Monday, March 22, 2010

Making Extra Income

A few days ago, I mentioned that I had a lot going on in my life, and decided to share the details with you.

Spring is in the air, and with it, the thought of spring cleaning. In addition to cleaning my own home, I've been getting calls left and right from women in the community who want temporary cleaning help, or at least until their spring cleaning is complete. So, in addition to trying to get my usual housework done, taking care of my kiddos, and doing my own spring cleaning, I've been working out of the house on average of a few hours a day, scrubbing finger printed walls with a Magic Eraser, cleaning mildew and mold from people's window frames with a popsickle stick and vacuuming those dust filled couches. So yes, I've had a drop less time for writing deep philosophical multi-part musings on the state of the world's materialism and how to combat that. But anyhow...
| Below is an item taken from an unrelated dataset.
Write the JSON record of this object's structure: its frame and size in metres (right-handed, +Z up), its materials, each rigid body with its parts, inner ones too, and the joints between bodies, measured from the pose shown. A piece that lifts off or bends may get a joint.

I'll admit it straight out: I am not satisfied with our current income to expenses ratio. Yes, even though I currently am cutting back  more than anyone else I know (at least in real life), my husband and I have come to the conclusion that we either need to be cutting back our expenditures or increase our income. Since there is only so much that I can cut back on my expenditures (and after all, I'm living an extremely frugal lifestyle already), our best bet really is to try and increase our income (because you can only stretch a certain amount of money so thinly).
I've written before why increasing our income isn't so easy, and why my getting a job out of the home isn't necessarily the solution to our financial issue. However, times are hard right now and I won't say no to some extra income, even if it takes me out of my home for a little bit.

There are quite a few "seasonal" jobs that a stay at home mom can accept without needing to rely on full time child care.
In the fall, you can rake leaves.
In the winter, you can shovel snow.
In the spring, you can do people's spring cleaning.
In the spring and summer, you can mow people's lawns.

Yes, most of these are jobs reserved for "teenagers" or "college students", but seriously, no reason why a grown, married mom can't do these as well! These jobs usually pay pretty decently per hour and have flexible timing as well. Because of these two factors, you can leave your kids for a short while, either with a husband (you can do these jobs during the hours that your husband is home) or with a neighbor (and don't feel bad about "using" your neighbor- you can barter services in exchange for watching the kids). Even if you do need to pay for a babysitter, at least both where I currently live and where I grew up, these odd jobs paid enough per hour to make it financially feasible to work, pay a babysitter, and to still come out with enough extra money to make the effort worthwhile.

Some might consider this type of work to be "beneath them", as this work is only for "lower class" and immigrants and imbeciles. You know what? I may be considered "blue collar" type (or even dingy grey collar), but I am not ashamed to be doing what it takes to support my family. I'm willing to do jobs that take more elbow grease than brain power to be able to supplement my family's income. (Not to mention, if I really felt the need to use my brain, physically laborious jobs give you free time to ponder many of life's important questions, like what to make for supper tonight. Just kidding. But seriously, when cleaning, I find my mind wanders to all sorts of interesting places, giving me time for some serious introspection.)

The other job that I've found is very doable as a stay at home mom, without even needing to go out of the home and change my usual routine is being a drop off babysitter. Give me a ring, tell me you need to run to the doctor, can I please watch your babe for an hour or two. I'll likely say yes. When I'm home anyhow, its not much work to keep an eye on one more kid; I end up making money for minimal extra effort. Drop off babysitting usually pays more; you also have the leeway of saying "Sorry, won't work out today" and be free as a bird.

You might say "Come on, Penny... These are little odds and ends. It can't possibly be worthwhile to make an extra 10 dollars here or there." But its not an extra 10 dollars. This week alone, from my spring cleaning jobs, I've made enough money to cover my average bi-weekly grocery shop. Over the course of a month, that is enough money earned to pay for 2 months worth of groceries. Definitely not pennies; this money adds up and I end up with minimal time expenditure and a decent income supplement.

How to go about making some extra cash this way? Word of mouth is what worked for me. Just spread the word to any and all. Let them know you're available and they'll hopefully come to you. If that doesn't work, knock door to door in the raking, mowing, shoveling seasons. Advertise on online bulletin boards for your community. Etc.

Don't be ashamed! Nothing should be beneath you. Supporting your family is an honorable endeavor. Good luck!

Have you ever taken on odd jobs to supplement your income? Did you find them worthwhile?